## [Given exercise]
Copy out exactly the lines from the start of the data to the line containing "curly cord with". Include both.

*** Available records ***

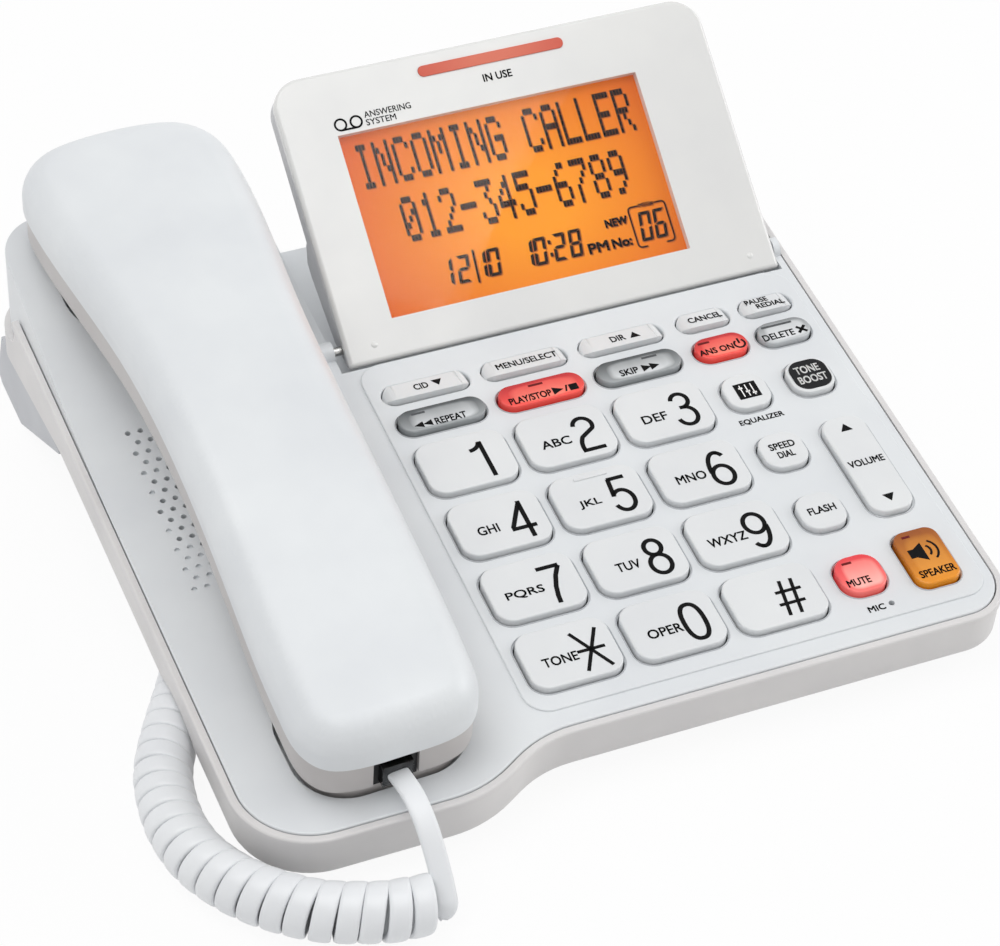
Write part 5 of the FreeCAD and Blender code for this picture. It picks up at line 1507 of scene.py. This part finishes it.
# ------------------------------------------------------------------------------ cord
@dataclass
class HandsetCord:
    """The curly cord with its flat leads, along routes in the floor's frame."""

    coil_route: tuple[Point, ...] = (
        (-71.8, -74.8, 7.25), (-80.5, -74.9, 7.25), (-89.0, -71.8, 7.25), (-96.7, -68.4, 7.25),
        (-102.9, -63.6, 7.25), (-109.2, -57.4, 7.25), (-114.5, -49.5, 7.25), (-118.2, -40.8, 7.25),
        (-119.6, -30.8, 7.25), (-119.0, -21.1, 7.25), (-117.2, -12.2, 7.25), (-113.2, -3.4, 7.25),
        (-108.1, 5.9, 7.25), (-103.6, 13.6, 7.25), (-99.4, 22.1, 7.25), (-94.5, 31.5, 7.25),
        (-91.0, 39.5, 7.25), (-89.9, 46.5, 7.25))
    lead_route: tuple[Point, ...] = (
        (-70.903, -48.898, 23.682), (-70.4, -55.0, 24.4), (-70.1, -60.6, 23.3), (-69.8, -65.2, 20.3),
        (-69.5, -69.0, 15.8), (-69.3, -74.0, 9.2), (-69.5, -77.6, 3.2))
    base_route: tuple[Point, ...] = (
        (-89.9, 46.5, 7.25), (-88.7, 54.2, 7.25), (-88.9, 61.7, 9.3), (-89.7, 68.6, 13.2),
        (-90.7, 75.4, 17.8), (-91.5, 82.4, 22.4), (-92.0, 89.7, 26.5), (-92.0, 97.227, 28.011))
    band: Flat = (5.3, 2.2)
    squareness: Flat = (0.6, 0.5)
    sides: int = 16
    coil_radius: float = 6.05
    turns: float = 29.5
    steps_a_turn: int = 24
    hand: float = -1.0
    run_in: float = 0.6
    run_out: float = 0.75
    lead_steps: int = 60
    base_steps: int = 70
    turn_ease: tuple[int, int] = (9, 60)
    bend_ease: tuple[int, int] = (5, 24)

    @staticmethod
    def route(points: Sequence[Point], steps: int) -> list[Vector]:
        """Draws the smooth line of a route.

        Args:
            points: The route's control points.
            steps: Points made for each control point.

        Returns:
            Points in the row frame, in order.
        """
        data = bpy.data.curves.new("route", "CURVE")
        data.dimensions = "3D"
        data.resolution_u = steps
        spline = data.splines.new("NURBS")
        spline.points.add(len(points) - 1)
        for held, point in zip(spline.points, points):
            held.co = (*(Place.FLOOR @ Vector(point)), 1.0)
        spline.order_u = 3
        spline.use_endpoint_u = True
        carrier = Bench.link("route", data)
        bpy.context.view_layer.update()
        drawn = bpy.data.meshes.new_from_object(carrier)
        line = [v.co.copy() for v in drawn.vertices]
        bpy.data.objects.remove(carrier)
        bpy.data.meshes.remove(drawn)
        return line

    @staticmethod
    def length(line: Sequence[Vector]) -> float:
        """Length of a line of points."""
        return sum((b - a).length for a, b in zip(line, line[1:]))

    @staticmethod
    def spaced(line: Sequence[Vector], count: int) -> list[Vector]:
        """Draws the same line with points at even spacing.

        Args:
            line: Its points.
            count: Number of spans wanted.

        Returns:
            The new points, one more than the spans.
        """
        marks = [0.0]
        for a, b in zip(line, line[1:]):
            marks.append(marks[-1] + (b - a).length)
        result, i = [], 0
        for k in range(count + 1):
            goal = marks[-1] * k / count
            while i < len(line) - 2 and marks[i + 1] < goal:
                i += 1
            share = (goal - marks[i]) / max(marks[i + 1] - marks[i], 1e-12)
            result.append(line[i].lerp(line[i + 1], min(max(share, 0.0), 1.0)))
        return result

    def helix(self, axis: Sequence[Vector], start: Vector) -> tuple[list[Vector], list[Vector]]:
        """Winds turns round an axis, from a start point to the axis's end.

        Args:
            axis: Evenly spaced points of the coil's middle line.
            start: Where the winding starts, near the axis.

        Returns:
            Points of the winding, and the outward direction at each.
        """
        side = Vector((0, 0, 1))
        points, outward = [], []
        count = len(axis) - 1
        for i, here in enumerate(axis):
            along = (axis[min(i + 1, count)] - axis[max(i - 1, 0)]).normalized()
            side = (side - along * side.dot(along)).normalized()
            other = along.cross(side)
            if i == 0:
                off = start - here
                first = math.atan2(off.dot(other), off.dot(side))
                near = (off - along * off.dot(along)).length
            turn = self.turns * i / count
            angle = first + self.hand * math.tau * turn
            ramp = min(turn / self.run_in, 1.0)
            fall = min((self.turns - turn) / self.run_out, 1.0)
            radius = near * (1 - ramp) + self.coil_radius * Place.MM * ramp
            out = side * math.cos(angle) + other * math.sin(angle)
            points.append(here + out * radius * math.sin(fall * math.pi / 2))
            outward.append(out)
        return points, outward

    @staticmethod
    def eased(line: Sequence[Vector], middle: int, reach: int, rounds: int) -> list[Vector]:
        """Rounds off the corner at one point of a line of points or directions.

        Args:
            line: The points, or the directions at them.
            middle: Which of them is the corner.
            reach: How many to each side may move.
            rounds: How often each is drawn towards its neighbours.

        Returns:
            As many points or directions.
        """
        line = [p.copy() for p in line]
        for _ in range(rounds):
            for i in range(middle - reach, middle + reach + 1):
                line[i] = (line[i - 1] + line[i] * 2 + line[i + 1]) / 4
        return line

    def section(self) -> list[Flat]:
        """Draws the band's cross section, a flat oval with squarish ends.

        Returns:
            Its points in metres, across the band and out of its flat.
        """
        points = []
        for i in range(self.sides):
            angle = math.tau * i / self.sides
            parts = [math.copysign(abs(wave) ** power, wave) * size * Place.MM / 2 for wave, power, size in
                     zip((math.cos(angle), math.sin(angle)), self.squareness, self.band)]
            points.append(tuple(parts))
        return points

    def strip(self, name: str, line: Sequence[Vector], outward: Sequence[Vector]) -> Piece:
        """Draws the band along a line.

        Args:
            name: The piece's name.
            line: Points that it follows, in metres.
            outward: The direction square to its flat at each point.

        Returns:
            The band, closed at both ends.
        """
        section = self.section()
        points, faces = [], []
        ring, last = len(section), len(line) - 1
        for i, (here, out) in enumerate(zip(line, outward)):
            along = (line[min(i + 1, last)] - line[max(i - 1, 0)]).normalized()
            out = (out - along * out.dot(along)).normalized()
            across = along.cross(out)
            points += [here + across * a + out * b for a, b in section]
        for i in range(last):
            for k in range(ring):
                a, b = i * ring + k, i * ring + (k + 1) % ring
                faces.append([a, b, b + ring, a + ring])
        faces.append(list(range(ring))[::-1])
        faces.append(list(range(last * ring, (last + 1) * ring)))
        piece = Bench.surface(name, points, faces)
        Bench.smooth(piece, 60.0)
        Bench.dress(piece, CORD_WHITE)
        return piece

    def declare(self, line: Sequence[Vector]) -> None:
        """Works out the length of a piece of cord, and keeps nothing.

        Args:
            line: Points that it follows, from where it leaves the hard part.
        """
        self.length(line)

    def build(self) -> None:
        lead = self.spaced(self.route(self.lead_route, 8), self.lead_steps)
        under = self.spaced(self.route(self.base_route, 8), self.base_steps)
        axis = self.spaced(self.route(self.coil_route, 12), int(self.turns * self.steps_a_turn))
        coil, outward = self.helix(axis, lead[-1])
        joint = len(lead) - 1
        facing = self.eased([Vector((0.0, -0.7, 0.7))] * joint + outward, joint, *self.turn_ease)
        whole = self.eased(lead[:-1] + coil, joint, *self.bend_ease)
        lead, coil = whole[:joint + 1], whole[joint:]
        curly = self.strip("curly_cord_band", coil, facing[joint:])
        Bench.fit(curly, "base", "cord", "curly_cord")
        self.declare(coil)
        flat = self.strip("handset_lead", lead, facing[:joint + 1])
        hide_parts("handset_cord_lead")
        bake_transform(flat)
        self.declare(lead)
        below = self.strip("base_lead", under, [Vector((0.0, -0.3, 1.0))] * len(under))
        Bench.fit(below, "base", "cord", "base_cord_lead")
        self.declare(under[::-1])


# ------------------------------------------------------------------------------ studio
@dataclass
class Studio:
    """Camera, soft light and a pale floor."""

    eye: Point = (-0.238150, -0.600861, 0.537826)
    azimuth: float = -21.952
    elevation: float = 38.825
    lens: float = 115.10
    lamps: dict[str, tuple[Point, float]] = field(default_factory=lambda: {
        "key_light": ((-0.5, 0.1, 1.6), 9.5), "fill_light": ((1.6, -0.2, 0.8), 9.0)})
    lamp_size: float = 1.0
    aim: Point = (0.0, 0.0, 0.03)
    sheen: tuple[Flat, Flat] = ((50.0, 75.1), (-2.9, 3.8))
    card_size: Flat = (1.0, 0.6)
    card_power: float = 4.2
    card_off: float = 1.1
    dim: float = 0.62
    floor_glow: float = 0.93

    def camera(self) -> None:
        """Sets the camera up."""
        a, e = math.radians(self.azimuth), math.radians(self.elevation)
        back = Vector((math.sin(a) * math.cos(e), -math.cos(a) * math.cos(e), math.sin(e)))
        right = Vector((0, 0, 1)).cross(back).normalized()
        data = bpy.data.cameras.new("camera")
        data.lens = self.lens
        data.sensor_width = 36.0
        data.sensor_fit = "HORIZONTAL"
        data.clip_start = 0.01
        piece = Bench.link("camera", data)
        turn = Matrix((right, back.cross(right), back)).transposed().to_4x4()
        piece.matrix_world = Matrix.Translation(self.eye) @ turn
        bpy.context.scene.camera = piece

    def lamp(self, name: str, place: Point, power: float) -> None:
        """Sets up a square soft light.

        Args:
            name: Its name.
            place: Where it hangs, aimed at the telephone.
            power: Its power in watts.
        """
        data = bpy.data.lights.new(name, "AREA")
        data.shape = "SQUARE"
        data.size = self.lamp_size
        data.energy = power
        piece = Bench.link(name, data)
        piece.location = place
        piece.rotation_euler = (Vector(place) - Vector(self.aim)).to_track_quat("Z", "Y").to_euler()

    def card(self) -> None:
        """Hangs a pale card where the display mirrors it, its near edge from one sheen point to the other."""
        face = Place.HEAD
        normal = (face.to_3x3() @ Vector((0, 0, 1))).normalized()
        eye = Vector(self.eye)
        eye = eye - 2 * (eye - face.translation).dot(normal) * normal
        far, near = [face @ Vector((*spot, 0.0)) for spot in self.sheen]
        far, near = [eye + (spot - eye) * (1 + self.card_off / (spot - eye).length) for spot in (far, near)]
        along = (far - near).normalized()
        facing = (face @ Vector((20, 40, 0)) - (far + near) / 2).normalized()
        facing = (facing - facing.dot(along) * along).normalized()
        side = facing.cross(along).normalized()
        side = side if side.x < 0 else -side
        data = bpy.data.lights.new("card_light", "AREA")
        data.shape = "RECTANGLE"
        data.size, data.size_y = self.card_size
        data.energy = self.card_power
        piece = Bench.link("card_light", data)
        out = -facing
        turn = Matrix((along, out.cross(along), out)).transposed().to_4x4()
        piece.matrix_world = Matrix.Translation((far + near) / 2 + side * data.size_y / 2) @ turn
        piece.visible_camera = piece.visible_diffuse = False

    @staticmethod
    def seen(tree: bpy.types.NodeTree) -> Socket:
        """Tells the rays that see the surroundings directly, in gloss or through glass.

        Args:
            tree: Nodes of the floor or of the world.

        Returns:
            1 for such rays and 0 for others.
        """
        rays = tree.nodes.new("ShaderNodeLightPath").outputs
        found = rays["Is Camera Ray"]
        for kind in ("Is Glossy Ray", "Is Transmission Ray"):
            either = tree.nodes.new("ShaderNodeMath")
            either.operation = "MAXIMUM"
            tree.links.new(found, either.inputs[0])
            tree.links.new(rays[kind], either.inputs[1])
            found = either.outputs[0]
        return found

    def floor(self) -> None:
        """Lays a wide white floor that keeps the shadow."""
        Bench.clear()
        bpy.ops.mesh.primitive_plane_add(size=8.0, location=(0, 0, 0))
        floor = bpy.context.active_object
        floor.name = "floor"
        nodes = Nodes("floor_white")
        nodes.give(base_color=(0.86, 0.86, 0.86, 1.0), roughness=0.9, specular_ior_level=0.1)
        glow = nodes.add("ShaderNodeEmission", color=(1.0, 1.0, 1.0, 1.0))
        mix = nodes.add("ShaderNodeMixShader")
        share = nodes.math("MULTIPLY", self.seen(nodes.tree), self.floor_glow)
        for place, value in enumerate((share, nodes.shader.outputs[0], glow.outputs[0])):
            nodes.set(mix.inputs[place], value)
        nodes.set(nodes.tree.nodes["Material Output"].inputs["Surface"], mix.outputs[0])
        floor.data.materials.append(nodes.material)

    def world(self) -> None:
        """Makes the surroundings plain and pale, and white where they are seen."""
        world = bpy.data.worlds.new("surroundings")
        bpy.context.scene.world = world
        world.use_nodes = True
        tree = world.node_tree
        ground = tree.nodes["Background"].inputs
        ground["Color"].default_value = (1.0, 1.0, 1.0, 1.0)
        level = tree.nodes.new("ShaderNodeMapRange")
        level.inputs["To Min"].default_value = self.dim
        level.inputs["To Max"].default_value = 1.0
        tree.links.new(self.seen(tree), level.inputs["Value"])
        tree.links.new(level.outputs[0], ground["Strength"])

    def build(self) -> None:
        """Sets the stage."""
        self.camera()
        self.world()
        self.floor()
        for name, (place, power) in self.lamps.items():
            self.lamp(name, place, power)
        self.card()
        bpy.context.scene.view_settings.view_transform = "Standard"


def main() -> None:
    """Builds the telephone and its stage, in order."""
    logging.basicConfig(level=logging.INFO, format="%(name)s: %(message)s")
    Bench.clear()
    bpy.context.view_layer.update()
    for part in (Studio(), HandsetCord(), Housing(), Handset(), Insides(), Display(), Keypad()):
        part.build()
        LOG.info("%s built", type(part).__name__)


if __name__ == "__main__":
    main()
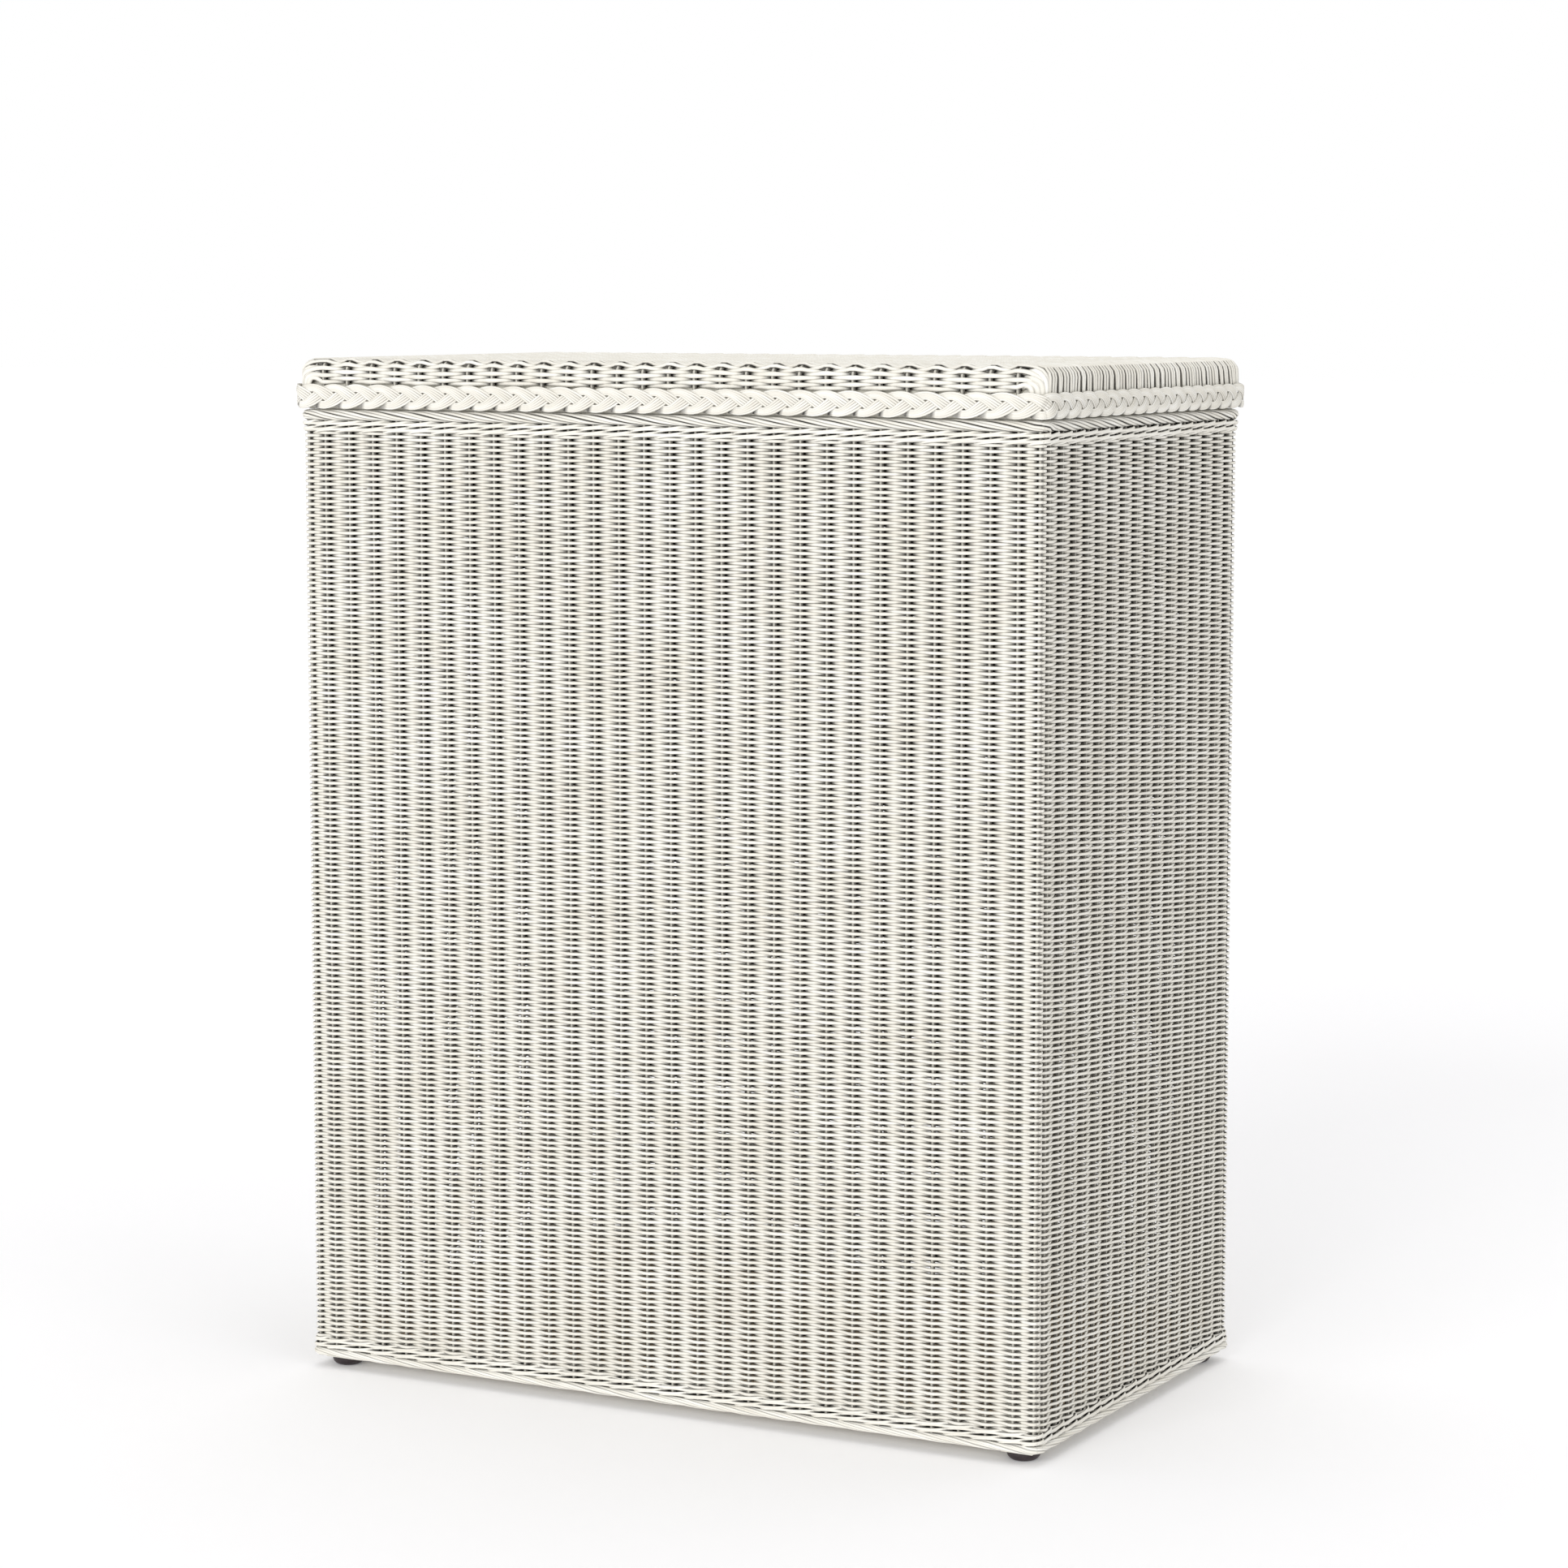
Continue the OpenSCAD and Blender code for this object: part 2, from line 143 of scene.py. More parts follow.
class Strands:
    """Tubes collected into one mesh, with what the material reads at each vertex."""

    def __init__(self):
        self.co, self.fibre, self.tone, self.recess = [], [], [], []
        self.loops, self.starts = [], []
        self.n_vertices, self.n_loops = 0, 0

    def add(self, centre, out, radius, flat=1.0, sides=WEAVER_SIDES, tone=0.0, front=1.0,
            groove=0.0):
        """centre and out are (strands, points, 3). radius, flat, tone and front are numbers or
        vary over strands and points. flat is a strand's depth over its height.
        front says where a strand lies, from 1 outermost to -1 behind the others. The side of it
        that is turned away from the open gets painted shade, darker the farther behind it lies.
        groove is painted shade on its flanks."""
        n, m = centre.shape[:2]
        turn = np.arange(sides) * 2 * math.pi / sides + math.pi / sides
        self.co.append(self._rings(centre, out, radius, flat, turn))
        self.fibre.append(self._fibres(centre, turn))
        self.tone.append(np.repeat(self._spread(tone, n, m).reshape(-1), sides))
        # Painted shade: darkens the side of a strand turned away from the open, and its flanks.
        away_shade = -self._spread(front, n, m)[:, :, None] * np.sign(np.sin(turn))
        away_shade = ease(np.clip((away_shade - SHADE_FROM) / SHADE_SPAN, 0, 1))
        flank_shade = groove * (abs(np.sin(turn)) < FLANK_RISE)
        self.recess.append(np.maximum(away_shade, flank_shade).reshape(-1))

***

## [Output]
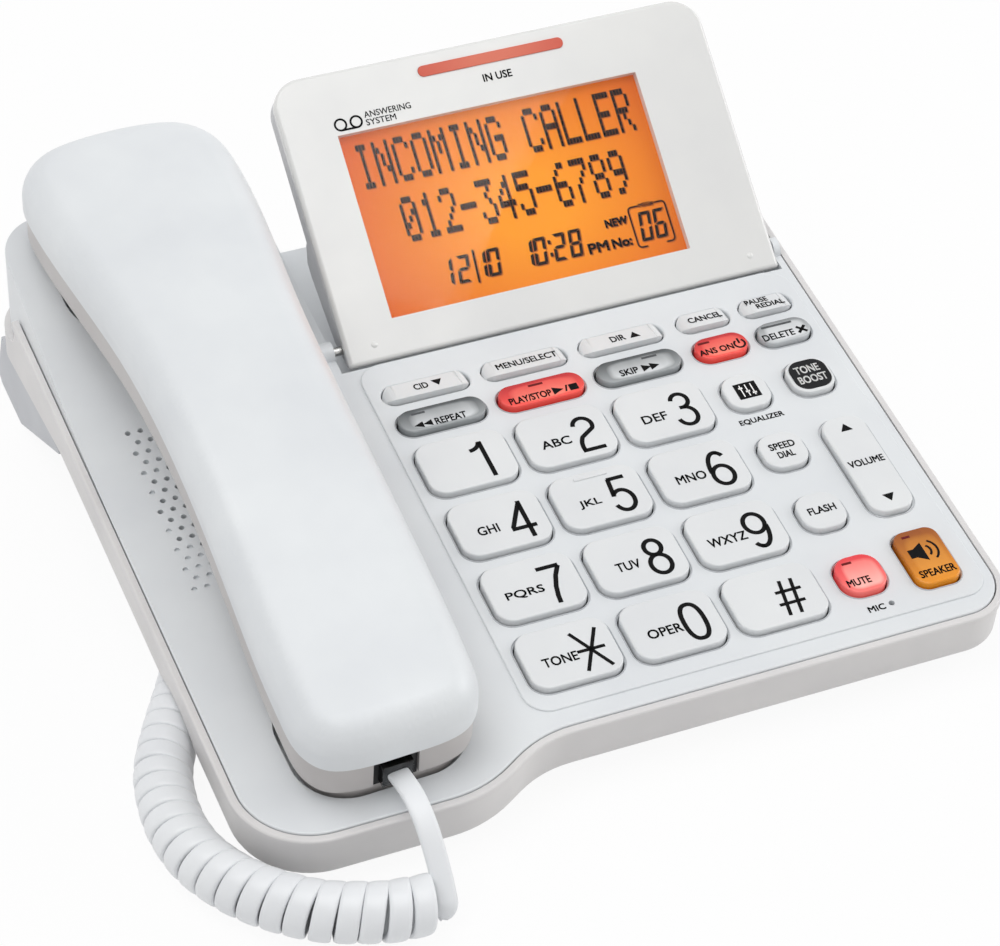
Write part 5 of the FreeCAD and Blender code for this picture. It picks up at line 1507 of scene.py. This part finishes it.
# ------------------------------------------------------------------------------ cord
@dataclass
class HandsetCord:
    """The curly cord with its flat leads, along routes in the floor's frame."""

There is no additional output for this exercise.